Leo que en Barcelona suspiran -ahora- por los turistas que antes abarrotaban sus Ramblas y a los que, no hace mucho, unos idiotas apedreaban cuando iban en el bus turistic. Son los que propiciaron el nacimiento de una nueva palabra: «turismofobia». Que ya he buscado y aún no está en el diccionario de la RAE.
En la «España Vaciada», la España olvidada, levantan barricadas a las entradas de los pueblos para que no les contaminen los forasteros.

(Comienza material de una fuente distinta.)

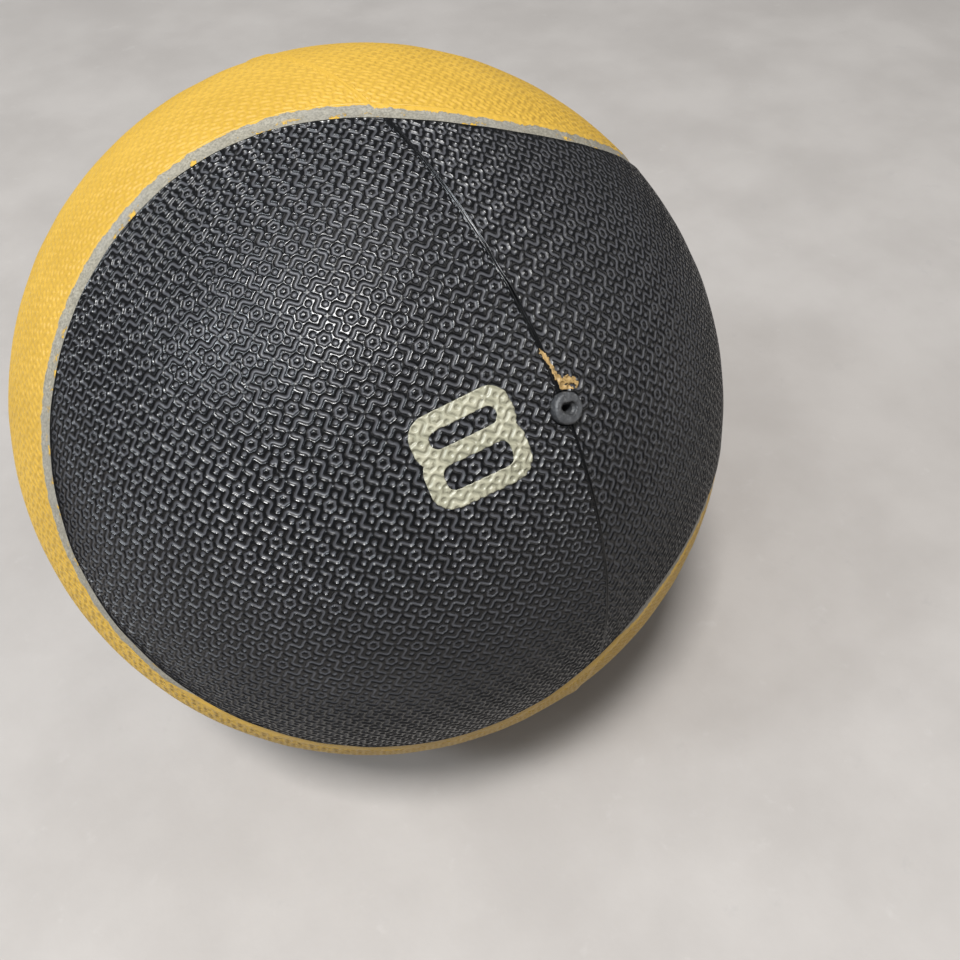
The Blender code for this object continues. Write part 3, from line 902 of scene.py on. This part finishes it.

Porque otros idiotas han decidido pasar el confinamiento y la Semana Santa en sus segundas residencias.
Y, hablando de conspiraciones y de tomarnos por idiotas, no sé si soy el único que tiene curiosidad en saber qué está pasando con el tráfico de drogas.
Porque con el sistema productivo en estado de hibernación (sic), con todas las vías públicas tomadas por policías y militares; con puertos y aeropuertos sin apenas viajeros; y todo ello mezclado -pero no agitado- con veinte días de confinamiento domiciliario (Rodofo y Daniel Serrano dirían «Toda España era una cárcel»), ello supondría, como digo, una bomba de relojería que cuando estalle debería llenar las calles de adictos tirados en el suelo echando espumarajos por la boca.
Cuenta una antigua leyenda urbana que en las prisiones no suele haber motines porque dentro se tolera el menudeo. En otro caso, serían ingobernables, sobre todo cuando aprietan los meses de calor. Pero, claro, eso es una leyenda urbana.
No lo dijo Okcham; lo dice el saber popular: lo que hoy cuesta dinero, mañana lo sabrás gratis.
Después de veinte días de confinamiento no sé si prefiero que me llamen idiota o conspiranoico.